» Written instruction: Would you output the whole listing below, exactly as it reads?

» Data lines:
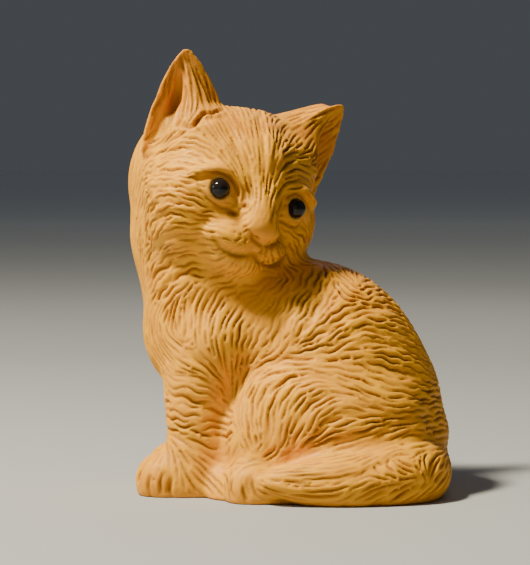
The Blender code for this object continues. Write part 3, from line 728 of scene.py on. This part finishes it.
def calm_share(tree, places):
    """The share of the fur's depth kept at each place: small round the eyes and nose, one elsewhere."""
    share = np.ones(len(places))
    for x, height, radius, keep in CALM:
        found = drawn(tree, [(x, height)])
        if found:
            gap = np.linalg.norm(places - np.array(found[0][0]), axis=1)
            inner, outer = CALM_EDGE
            away = smooth_step(gap, inner * radius, outer * radius)
            share = np.minimum(share, keep + (1 - keep) * away)
    return share


def bead_centres():
    return [(Vector(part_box(node)[0]) + Vector(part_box(node)[1])) / 2 / MM for node in BEAD_NODES]


class Link:
    """A node socket that can be added and multiplied, each time by a Math node of its own."""

    def __init__(self, finish, socket):
        self.finish = finish
        self.socket = socket

    def joined(self, operation, other):
        return self.finish.node("ShaderNodeMath", {"operation": operation}, {0: self, 1: other})

    def __add__(self, other):
        return self.joined("ADD", other)

    def __mul__(self, other):
        return self.joined("MULTIPLY", other)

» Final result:
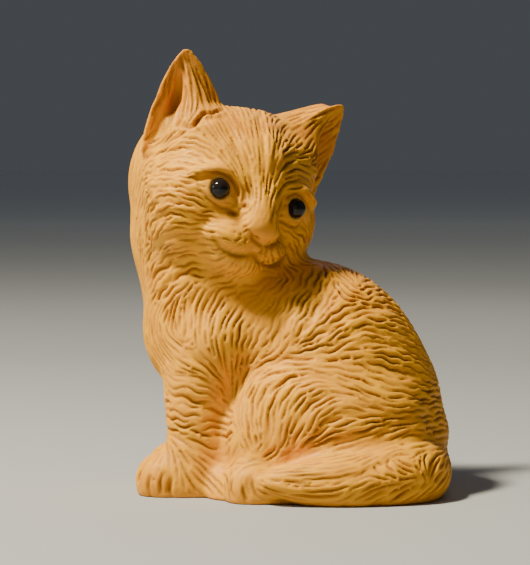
The Blender code for this object continues. Write part 3, from line 728 of scene.py on. This part finishes it.
def calm_share(tree, places):
    """The share of the fur's depth kept at each place: small round the eyes and nose, one elsewhere."""
    share = np.ones(len(places))
    for x, height, radius, keep in CALM:
        found = drawn(tree, [(x, height)])
        if found:
            gap = np.linalg.norm(places - np.array(found[0][0]), axis=1)
            inner, outer = CALM_EDGE
            away = smooth_step(gap, inner * radius, outer * radius)
            share = np.minimum(share, keep + (1 - keep) * away)
    return share


def bead_centres():
    return [(Vector(part_box(node)[0]) + Vector(part_box(node)[1])) / 2 / MM for node in BEAD_NODES]


class Link:
    """A node socket that can be added and multiplied, each time by a Math node of its own."""

    def __init__(self, finish, socket):
        self.finish = finish
        self.socket = socket

    def joined(self, operation, other):
        return self.finish.node("ShaderNodeMath", {"operation": operation}, {0: self, 1: other})

    def __add__(self, other):
        return self.joined("ADD", other)

    def __mul__(self, other):
        return self.joined("MULTIPLY", other)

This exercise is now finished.